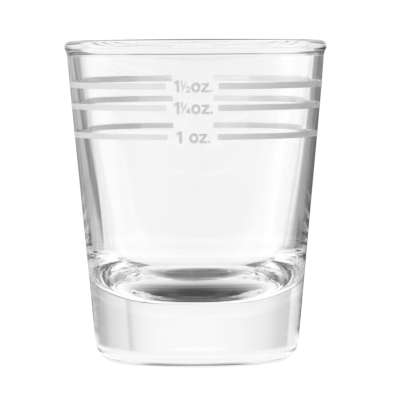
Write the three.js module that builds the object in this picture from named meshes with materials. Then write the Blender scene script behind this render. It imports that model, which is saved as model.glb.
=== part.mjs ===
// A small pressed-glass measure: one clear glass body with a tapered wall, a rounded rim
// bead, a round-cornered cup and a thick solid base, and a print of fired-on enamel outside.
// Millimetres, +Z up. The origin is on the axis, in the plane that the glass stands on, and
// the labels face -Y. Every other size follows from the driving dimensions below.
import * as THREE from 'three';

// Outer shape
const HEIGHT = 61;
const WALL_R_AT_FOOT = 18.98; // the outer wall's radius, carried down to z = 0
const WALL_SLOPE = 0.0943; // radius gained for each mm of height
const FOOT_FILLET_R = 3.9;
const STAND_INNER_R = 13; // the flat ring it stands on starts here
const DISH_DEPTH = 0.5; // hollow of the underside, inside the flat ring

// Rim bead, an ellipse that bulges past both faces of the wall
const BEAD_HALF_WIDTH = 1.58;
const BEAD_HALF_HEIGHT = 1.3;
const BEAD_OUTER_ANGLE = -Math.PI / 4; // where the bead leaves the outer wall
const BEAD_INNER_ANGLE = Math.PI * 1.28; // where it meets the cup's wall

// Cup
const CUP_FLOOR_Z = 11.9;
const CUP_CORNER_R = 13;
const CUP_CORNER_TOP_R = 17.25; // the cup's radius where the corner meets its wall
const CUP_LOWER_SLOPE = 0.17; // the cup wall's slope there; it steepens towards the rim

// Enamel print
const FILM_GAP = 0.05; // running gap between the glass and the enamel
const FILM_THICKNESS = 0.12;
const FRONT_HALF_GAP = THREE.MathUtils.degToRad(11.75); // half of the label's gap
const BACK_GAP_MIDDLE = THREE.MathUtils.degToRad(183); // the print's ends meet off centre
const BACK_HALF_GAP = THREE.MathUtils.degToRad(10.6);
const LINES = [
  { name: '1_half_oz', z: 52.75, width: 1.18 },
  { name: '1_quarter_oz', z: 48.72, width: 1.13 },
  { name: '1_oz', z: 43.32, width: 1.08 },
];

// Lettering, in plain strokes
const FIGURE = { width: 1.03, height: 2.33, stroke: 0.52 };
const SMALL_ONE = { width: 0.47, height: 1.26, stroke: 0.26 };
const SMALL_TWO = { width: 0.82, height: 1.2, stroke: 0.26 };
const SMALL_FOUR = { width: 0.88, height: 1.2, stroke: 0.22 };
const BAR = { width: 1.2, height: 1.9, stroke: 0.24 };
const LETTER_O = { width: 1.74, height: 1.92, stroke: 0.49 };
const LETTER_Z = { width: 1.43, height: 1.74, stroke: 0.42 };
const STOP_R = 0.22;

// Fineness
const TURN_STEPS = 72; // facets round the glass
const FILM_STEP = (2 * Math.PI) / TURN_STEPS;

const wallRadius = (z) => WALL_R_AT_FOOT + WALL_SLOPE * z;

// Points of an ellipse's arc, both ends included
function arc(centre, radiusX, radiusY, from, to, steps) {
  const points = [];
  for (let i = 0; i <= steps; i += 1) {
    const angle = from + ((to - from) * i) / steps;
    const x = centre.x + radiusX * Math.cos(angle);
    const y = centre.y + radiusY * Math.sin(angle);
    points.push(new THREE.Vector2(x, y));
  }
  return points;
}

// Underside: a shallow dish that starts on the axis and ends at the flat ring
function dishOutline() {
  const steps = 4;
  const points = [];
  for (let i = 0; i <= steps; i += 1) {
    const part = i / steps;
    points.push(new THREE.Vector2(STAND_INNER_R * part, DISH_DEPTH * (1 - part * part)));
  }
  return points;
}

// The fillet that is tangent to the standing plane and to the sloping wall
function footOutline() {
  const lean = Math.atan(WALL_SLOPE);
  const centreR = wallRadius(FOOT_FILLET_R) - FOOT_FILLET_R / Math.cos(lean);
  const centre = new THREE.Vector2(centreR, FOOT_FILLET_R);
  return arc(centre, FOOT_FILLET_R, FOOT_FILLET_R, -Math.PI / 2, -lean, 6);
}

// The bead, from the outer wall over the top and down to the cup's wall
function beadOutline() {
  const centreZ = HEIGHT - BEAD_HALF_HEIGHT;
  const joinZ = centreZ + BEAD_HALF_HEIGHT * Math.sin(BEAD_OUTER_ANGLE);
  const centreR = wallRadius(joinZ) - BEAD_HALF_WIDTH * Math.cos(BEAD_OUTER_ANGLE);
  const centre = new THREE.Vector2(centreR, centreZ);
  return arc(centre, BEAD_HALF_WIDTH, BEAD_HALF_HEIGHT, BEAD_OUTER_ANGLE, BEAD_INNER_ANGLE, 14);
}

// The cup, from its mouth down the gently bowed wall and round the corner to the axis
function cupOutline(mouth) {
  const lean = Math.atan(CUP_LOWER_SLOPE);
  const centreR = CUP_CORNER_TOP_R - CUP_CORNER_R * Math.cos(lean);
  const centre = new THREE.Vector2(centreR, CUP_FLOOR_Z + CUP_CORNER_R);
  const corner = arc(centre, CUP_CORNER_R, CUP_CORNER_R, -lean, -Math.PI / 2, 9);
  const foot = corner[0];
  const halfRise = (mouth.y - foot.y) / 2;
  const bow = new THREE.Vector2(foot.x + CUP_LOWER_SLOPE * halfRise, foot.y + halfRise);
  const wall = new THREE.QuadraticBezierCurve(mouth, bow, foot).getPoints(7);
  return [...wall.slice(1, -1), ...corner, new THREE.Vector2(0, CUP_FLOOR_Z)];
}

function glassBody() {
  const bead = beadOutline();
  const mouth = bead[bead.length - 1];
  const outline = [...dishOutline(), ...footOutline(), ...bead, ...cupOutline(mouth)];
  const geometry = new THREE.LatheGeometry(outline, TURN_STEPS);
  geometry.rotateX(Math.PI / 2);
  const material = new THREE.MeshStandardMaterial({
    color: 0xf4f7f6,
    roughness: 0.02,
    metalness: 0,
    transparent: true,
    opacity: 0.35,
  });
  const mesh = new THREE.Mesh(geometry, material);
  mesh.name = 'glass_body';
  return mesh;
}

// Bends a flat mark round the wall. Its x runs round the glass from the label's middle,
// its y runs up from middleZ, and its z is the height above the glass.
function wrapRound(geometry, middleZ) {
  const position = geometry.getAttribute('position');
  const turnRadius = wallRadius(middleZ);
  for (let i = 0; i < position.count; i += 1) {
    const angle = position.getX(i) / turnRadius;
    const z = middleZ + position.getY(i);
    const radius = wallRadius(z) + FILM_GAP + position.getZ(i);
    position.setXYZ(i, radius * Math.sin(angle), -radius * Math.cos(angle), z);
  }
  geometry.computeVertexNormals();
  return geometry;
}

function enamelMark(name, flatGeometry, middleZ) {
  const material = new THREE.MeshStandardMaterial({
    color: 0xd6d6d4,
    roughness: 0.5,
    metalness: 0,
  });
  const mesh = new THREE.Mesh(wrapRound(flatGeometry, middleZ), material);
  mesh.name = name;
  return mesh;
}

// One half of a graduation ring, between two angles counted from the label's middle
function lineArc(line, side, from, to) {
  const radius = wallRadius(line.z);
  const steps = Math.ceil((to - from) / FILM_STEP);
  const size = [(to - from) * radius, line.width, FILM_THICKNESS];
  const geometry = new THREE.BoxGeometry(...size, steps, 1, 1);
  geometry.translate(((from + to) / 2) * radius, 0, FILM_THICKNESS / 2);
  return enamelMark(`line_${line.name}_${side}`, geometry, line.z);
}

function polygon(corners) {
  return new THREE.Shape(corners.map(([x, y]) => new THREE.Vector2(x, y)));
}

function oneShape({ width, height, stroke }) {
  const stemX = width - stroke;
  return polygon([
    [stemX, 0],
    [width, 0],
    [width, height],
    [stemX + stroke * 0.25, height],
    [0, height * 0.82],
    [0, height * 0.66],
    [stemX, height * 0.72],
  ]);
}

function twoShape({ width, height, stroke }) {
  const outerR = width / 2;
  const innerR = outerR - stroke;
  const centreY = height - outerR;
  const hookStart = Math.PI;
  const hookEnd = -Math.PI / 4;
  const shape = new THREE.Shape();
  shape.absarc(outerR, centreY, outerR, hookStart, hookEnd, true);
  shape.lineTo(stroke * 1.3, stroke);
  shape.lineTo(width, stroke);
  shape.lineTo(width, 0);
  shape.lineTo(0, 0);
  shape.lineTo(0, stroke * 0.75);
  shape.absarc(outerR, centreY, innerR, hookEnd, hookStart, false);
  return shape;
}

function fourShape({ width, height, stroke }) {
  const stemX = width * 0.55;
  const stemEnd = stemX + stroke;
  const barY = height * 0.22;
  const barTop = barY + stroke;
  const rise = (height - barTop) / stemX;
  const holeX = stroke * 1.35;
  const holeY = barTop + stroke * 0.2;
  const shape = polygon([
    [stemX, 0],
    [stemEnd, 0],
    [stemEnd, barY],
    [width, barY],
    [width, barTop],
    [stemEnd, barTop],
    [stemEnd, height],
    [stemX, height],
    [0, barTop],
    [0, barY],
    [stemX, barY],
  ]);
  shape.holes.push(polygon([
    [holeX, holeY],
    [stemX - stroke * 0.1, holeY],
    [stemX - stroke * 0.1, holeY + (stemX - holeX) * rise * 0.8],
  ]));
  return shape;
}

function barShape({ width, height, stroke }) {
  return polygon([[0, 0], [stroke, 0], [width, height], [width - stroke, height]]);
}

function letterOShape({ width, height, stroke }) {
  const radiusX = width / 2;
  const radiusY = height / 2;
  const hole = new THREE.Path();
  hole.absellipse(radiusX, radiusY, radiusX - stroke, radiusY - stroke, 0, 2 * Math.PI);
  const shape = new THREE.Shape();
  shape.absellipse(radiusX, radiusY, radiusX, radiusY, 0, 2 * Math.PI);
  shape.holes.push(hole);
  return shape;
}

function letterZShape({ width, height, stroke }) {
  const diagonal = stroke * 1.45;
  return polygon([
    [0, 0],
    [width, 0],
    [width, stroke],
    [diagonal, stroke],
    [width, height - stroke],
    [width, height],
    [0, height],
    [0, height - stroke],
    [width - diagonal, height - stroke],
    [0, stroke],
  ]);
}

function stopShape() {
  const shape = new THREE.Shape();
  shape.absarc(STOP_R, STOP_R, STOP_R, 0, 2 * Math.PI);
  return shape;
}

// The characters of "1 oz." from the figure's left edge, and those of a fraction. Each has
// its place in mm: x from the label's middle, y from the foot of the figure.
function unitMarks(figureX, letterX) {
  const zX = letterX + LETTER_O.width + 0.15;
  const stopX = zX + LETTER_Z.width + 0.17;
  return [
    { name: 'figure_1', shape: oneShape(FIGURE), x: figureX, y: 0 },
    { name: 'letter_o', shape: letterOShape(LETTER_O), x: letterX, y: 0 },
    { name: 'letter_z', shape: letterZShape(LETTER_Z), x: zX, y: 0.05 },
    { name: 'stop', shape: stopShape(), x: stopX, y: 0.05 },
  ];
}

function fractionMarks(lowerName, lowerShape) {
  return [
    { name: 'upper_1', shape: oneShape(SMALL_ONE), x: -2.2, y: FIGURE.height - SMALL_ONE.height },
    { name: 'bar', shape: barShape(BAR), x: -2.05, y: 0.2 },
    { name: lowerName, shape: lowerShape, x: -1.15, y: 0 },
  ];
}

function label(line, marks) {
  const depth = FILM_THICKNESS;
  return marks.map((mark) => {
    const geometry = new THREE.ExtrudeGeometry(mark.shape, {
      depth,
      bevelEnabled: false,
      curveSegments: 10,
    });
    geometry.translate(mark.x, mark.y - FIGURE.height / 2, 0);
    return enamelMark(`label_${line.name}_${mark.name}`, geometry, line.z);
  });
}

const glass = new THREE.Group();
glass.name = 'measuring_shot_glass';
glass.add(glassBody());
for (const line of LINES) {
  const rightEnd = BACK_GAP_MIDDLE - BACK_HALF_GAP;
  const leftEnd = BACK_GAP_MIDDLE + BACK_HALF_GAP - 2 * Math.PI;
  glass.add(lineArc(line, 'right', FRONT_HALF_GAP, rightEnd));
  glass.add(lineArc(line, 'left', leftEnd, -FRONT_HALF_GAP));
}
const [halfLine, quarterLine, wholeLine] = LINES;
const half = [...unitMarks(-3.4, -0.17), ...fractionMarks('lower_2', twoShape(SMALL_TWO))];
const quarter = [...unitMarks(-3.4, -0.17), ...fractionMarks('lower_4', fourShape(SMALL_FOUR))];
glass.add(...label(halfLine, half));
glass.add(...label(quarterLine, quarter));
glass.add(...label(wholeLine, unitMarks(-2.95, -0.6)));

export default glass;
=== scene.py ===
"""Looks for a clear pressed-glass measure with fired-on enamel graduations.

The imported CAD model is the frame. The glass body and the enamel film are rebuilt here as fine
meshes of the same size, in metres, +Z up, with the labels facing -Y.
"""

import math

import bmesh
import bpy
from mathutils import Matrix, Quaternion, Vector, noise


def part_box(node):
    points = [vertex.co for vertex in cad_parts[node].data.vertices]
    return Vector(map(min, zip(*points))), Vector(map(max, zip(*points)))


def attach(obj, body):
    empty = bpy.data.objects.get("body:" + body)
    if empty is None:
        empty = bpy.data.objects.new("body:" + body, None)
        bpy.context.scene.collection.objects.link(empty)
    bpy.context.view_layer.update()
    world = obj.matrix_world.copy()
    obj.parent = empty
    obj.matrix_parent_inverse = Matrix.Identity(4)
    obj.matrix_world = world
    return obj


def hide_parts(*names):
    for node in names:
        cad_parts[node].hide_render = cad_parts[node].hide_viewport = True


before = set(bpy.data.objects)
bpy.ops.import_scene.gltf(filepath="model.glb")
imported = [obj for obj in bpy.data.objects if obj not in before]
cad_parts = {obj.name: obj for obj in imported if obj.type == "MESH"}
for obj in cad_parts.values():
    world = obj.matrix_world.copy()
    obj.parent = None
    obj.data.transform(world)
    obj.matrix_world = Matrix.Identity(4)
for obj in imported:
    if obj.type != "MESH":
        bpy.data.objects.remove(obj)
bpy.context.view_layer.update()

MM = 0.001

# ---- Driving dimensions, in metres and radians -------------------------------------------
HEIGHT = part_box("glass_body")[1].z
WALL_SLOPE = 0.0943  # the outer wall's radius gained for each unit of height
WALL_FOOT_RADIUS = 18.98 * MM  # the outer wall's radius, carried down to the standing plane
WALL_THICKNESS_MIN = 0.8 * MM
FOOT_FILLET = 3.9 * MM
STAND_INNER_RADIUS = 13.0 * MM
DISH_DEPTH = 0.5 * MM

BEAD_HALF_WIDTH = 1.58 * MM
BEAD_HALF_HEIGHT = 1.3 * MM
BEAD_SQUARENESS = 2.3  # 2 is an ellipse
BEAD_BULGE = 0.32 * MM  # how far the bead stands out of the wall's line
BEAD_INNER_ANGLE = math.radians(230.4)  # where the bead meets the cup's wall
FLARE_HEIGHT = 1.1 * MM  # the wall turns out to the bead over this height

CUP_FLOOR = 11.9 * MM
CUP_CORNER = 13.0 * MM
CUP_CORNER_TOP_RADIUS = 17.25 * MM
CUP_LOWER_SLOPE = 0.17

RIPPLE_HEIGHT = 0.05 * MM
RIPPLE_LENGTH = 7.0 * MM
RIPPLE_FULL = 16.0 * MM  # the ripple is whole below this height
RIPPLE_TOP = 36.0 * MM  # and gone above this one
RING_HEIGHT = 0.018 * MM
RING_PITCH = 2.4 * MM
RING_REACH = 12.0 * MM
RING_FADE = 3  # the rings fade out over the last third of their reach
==
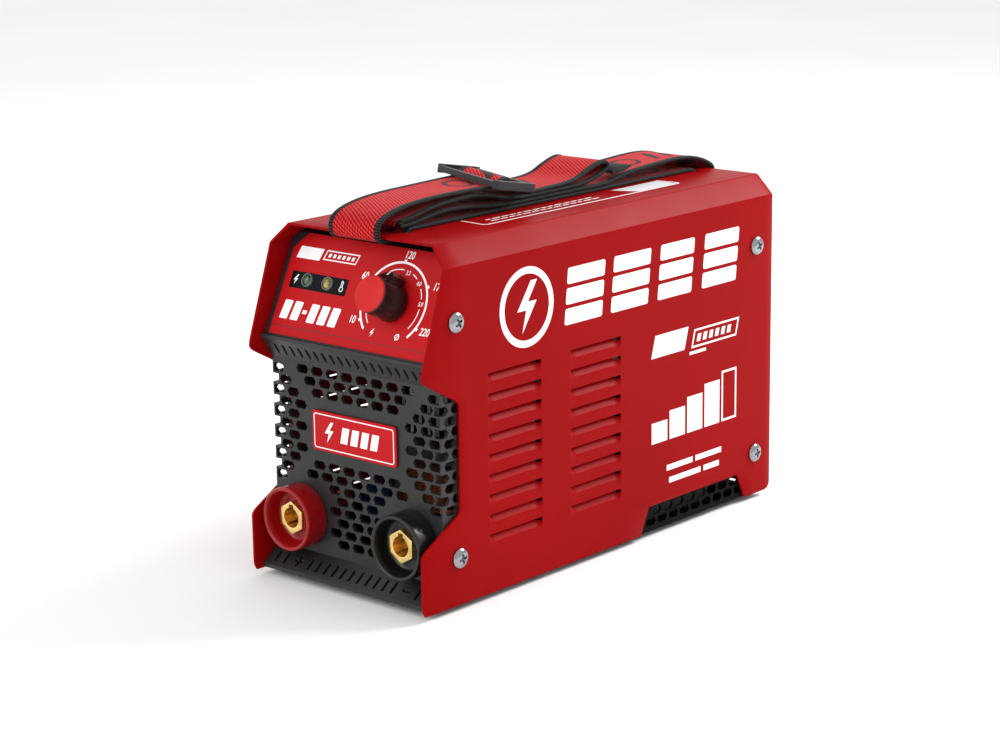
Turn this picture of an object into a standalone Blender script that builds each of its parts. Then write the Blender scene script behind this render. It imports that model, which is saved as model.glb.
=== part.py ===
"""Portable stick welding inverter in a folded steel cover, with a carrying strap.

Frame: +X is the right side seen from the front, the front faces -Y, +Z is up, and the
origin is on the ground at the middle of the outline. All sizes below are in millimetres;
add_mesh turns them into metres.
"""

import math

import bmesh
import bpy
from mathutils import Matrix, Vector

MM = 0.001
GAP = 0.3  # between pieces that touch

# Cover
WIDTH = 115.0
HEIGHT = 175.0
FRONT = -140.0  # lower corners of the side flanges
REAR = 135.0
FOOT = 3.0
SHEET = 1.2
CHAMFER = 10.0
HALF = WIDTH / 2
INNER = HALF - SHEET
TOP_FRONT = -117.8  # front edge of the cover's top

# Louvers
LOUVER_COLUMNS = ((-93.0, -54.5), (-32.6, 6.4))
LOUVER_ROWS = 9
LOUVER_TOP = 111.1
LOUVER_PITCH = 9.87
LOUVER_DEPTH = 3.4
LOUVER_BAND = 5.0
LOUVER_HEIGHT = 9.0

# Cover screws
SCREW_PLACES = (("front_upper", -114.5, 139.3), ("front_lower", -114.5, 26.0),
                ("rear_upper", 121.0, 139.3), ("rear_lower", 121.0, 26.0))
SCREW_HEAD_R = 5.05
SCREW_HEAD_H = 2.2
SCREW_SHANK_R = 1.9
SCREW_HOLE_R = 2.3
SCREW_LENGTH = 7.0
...
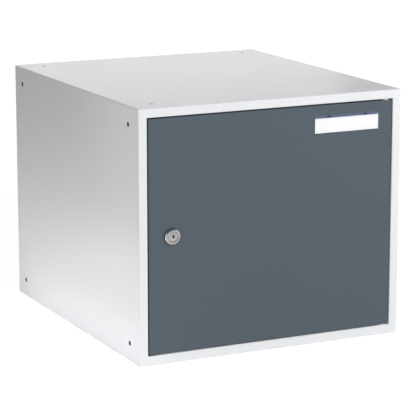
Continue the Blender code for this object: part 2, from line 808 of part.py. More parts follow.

* [Objective]: Extract the span of lines that starts with the line containing "in imported if" and ends with the line containing "DISH_DEPTH = 0.5 * MM". Keep it exact and add nothing.

* [Result of this task]:
cad_parts = {obj.name: obj for obj in imported if obj.type == "MESH"}
for obj in cad_parts.values():
    world = obj.matrix_world.copy()
    obj.parent = None
    obj.data.transform(world)
    obj.matrix_world = Matrix.Identity(4)
for obj in imported:
    if obj.type != "MESH":
        bpy.data.objects.remove(obj)
bpy.context.view_layer.update()

MM = 0.001

# ---- Driving dimensions, in metres and radians -------------------------------------------
HEIGHT = part_box("glass_body")[1].z
WALL_SLOPE = 0.0943  # the outer wall's radius gained for each unit of height
WALL_FOOT_RADIUS = 18.98 * MM  # the outer wall's radius, carried down to the standing plane
WALL_THICKNESS_MIN = 0.8 * MM
FOOT_FILLET = 3.9 * MM
STAND_INNER_RADIUS = 13.0 * MM
DISH_DEPTH = 0.5 * MM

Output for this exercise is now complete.